Le problème est que ces artistes ne ressemblaient pas seulement à de vrais Marines, mais qu’ils se sont également comportés comme eux. Quand ils n’étaient pas sur scène, ils passaient de bar en bar à se saouler. Un soir, après avoir passé la nuit à chanter à travers la ville, ils sont retournés à leur hôtel, sont montés au dixième étage et ont lancé un lourd pot de sable à travers une fenêtre. Heureusement, personne n’a été blessé. Une autre fois, ils ont terminé la nuit en passant de porte en porte des maisons et en prenant les sacs de petits pains fraîchement livrés. Après avoir assouvi leur faim, nos choristes ludiques se sont ensuite battus dans la rue et dans le hall de l’hôtel. Un jour de Try-Out de plus à Wilmington et l’entièreté de la troupe aurait été éjectée.

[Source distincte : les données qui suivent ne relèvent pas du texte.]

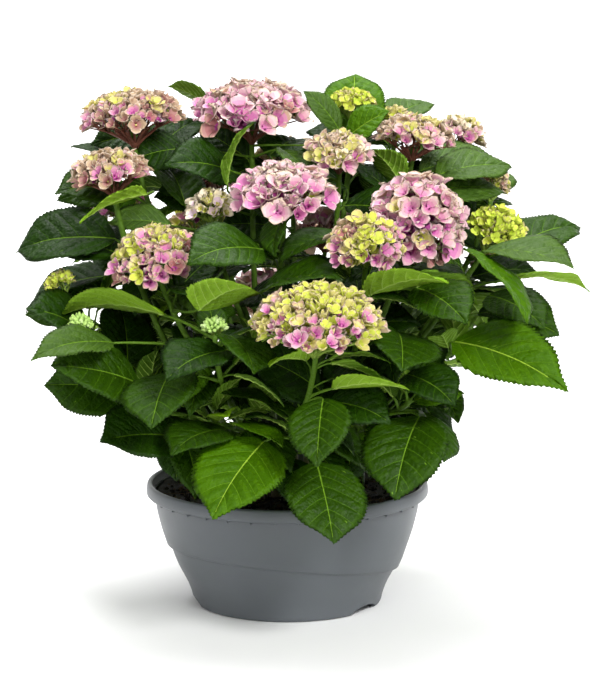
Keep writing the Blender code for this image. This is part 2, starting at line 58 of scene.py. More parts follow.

L’ouverture du spectacle à New York, le 26 avril 1928, a eu lieu au Mansfield Theatre. La représentation s’est bien passée et les critiques du lendemain étaient majoritairement positives. Pourtant, au moins une demi-douzaine de critiques n’ont pas pu s’empêcher de souligner la ressemblance entre Present Arms () et Hit the Deck (), qui avait ouvert exactement un an auparavant. Peut-être à cause de cela, le spectacle n’a duré qu’un peu plus de quatre mois (155 représentations).

Ou à cause de la concurrence énorme… À cette époque-là, il y avait à Broadway plus de 250 créations par an. Rappelons aussi que le 6 septembre 1927 est sorti au cinéma The Jazz Singer, le premier film parlant. Très vite, le cinéma parlant devint une destination majeure de loisirs pour les spectateurs américains. Mais le nouveau média le plus populaire était la radio, qui connaissait une croissance rapide avec des audiences de deux à trois millions de personnes pour certaines émissions.

Quelles qu’en soient les raisons, artistiques ou commerciales, ce spectacle fut une déception.